Say you have to choose between living the life you want, and compromising the things that you value most, just to alleviate your fear of regretting things in the future, or fearing that you’ll make the wrong decision…

So, this is scenario 1:

If you first thing deeply about understanding yourself, then you’re honest with yourself, and respectful of those who are involved (and honest to them), the only thing you can lament, if you lose something else that you value (but hold on to the things most valuable to you) is that you told the truth. You were honest– to yourself and with someone else. And they made decisions based on the actual facts of the situation, how you feel, and how they feel knowing how you feel. This is how you first create yourself, and create the life you want.

And this is scenario 2:

If you aren’t honest to yourself, you may hold on to one or some of the secondary things you value, but you are now living a lie, to yourself, and to someone else. Which is not only devalues you, proving to yourself your self-worth and how much you value yourself, but also proving the disrespect and lack of value you put on the other person’s happiness and contentment.

But there’s also scenario 3:

Say you don’t say anything, and don’t act like yourself, and aren’t honest to yourself and to the other person, but the situation goes balls up anyway, you only have yourself to blame, because that person didn’t make a clear decision based on who you really are.

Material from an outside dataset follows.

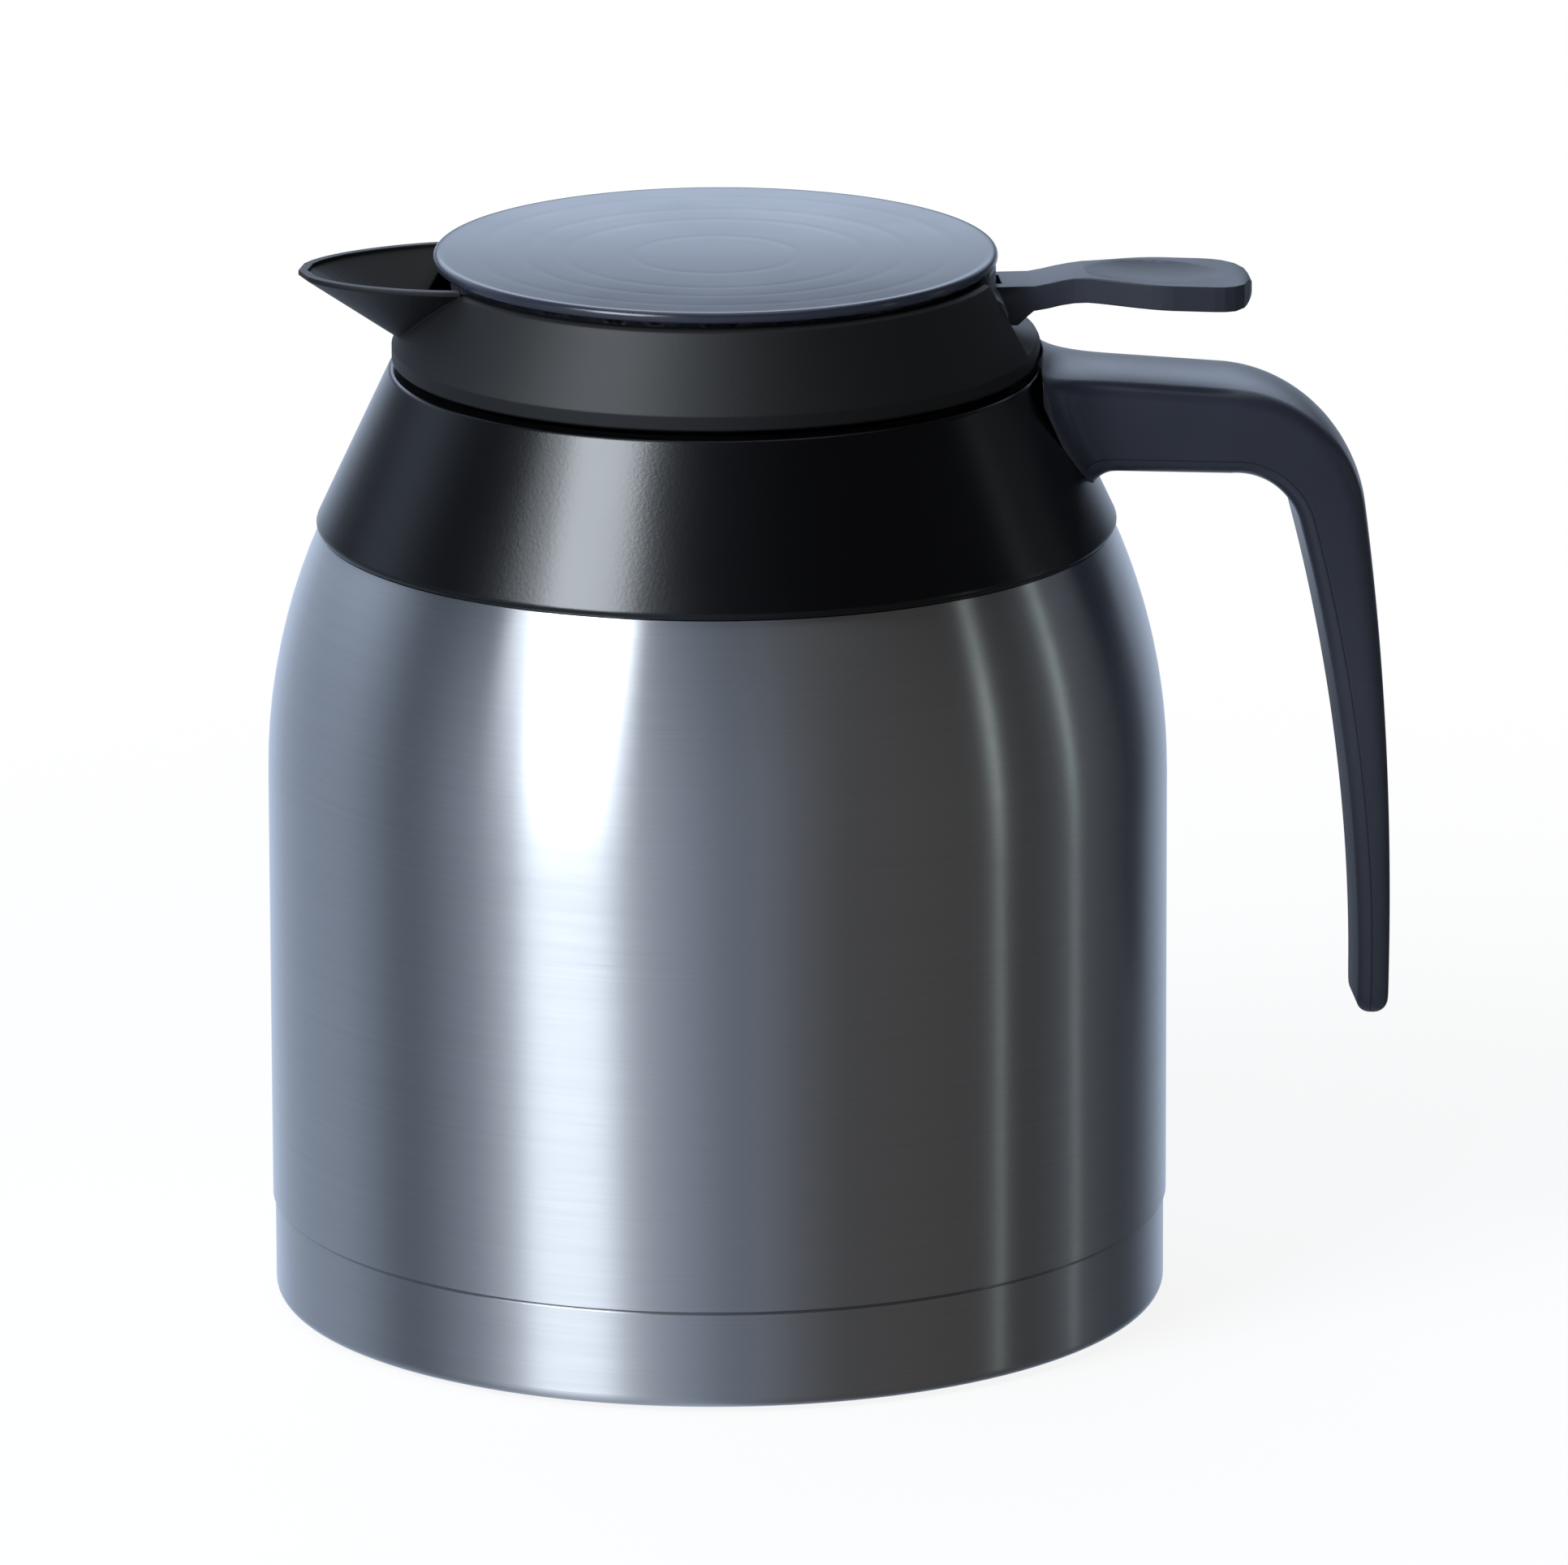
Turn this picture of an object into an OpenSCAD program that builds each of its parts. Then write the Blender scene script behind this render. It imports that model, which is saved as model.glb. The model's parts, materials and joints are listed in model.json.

So say, a relationship ends where you weren’t truly yourself, and it’s the other person who ends it, you have to understand why it ended, because that person never actually saw the real you. The only thing you regret now is:

‘If only it didn’t end, I could still be living a lie.’

…and even though the definition of right of wrong is murky in most situations, that sort of life, that way of living, sounds like absolute bullshit. As a general rule, it’s safe to say that a life of deceiving yourself –and someone else (maybe someone you actually care about)– is wrong.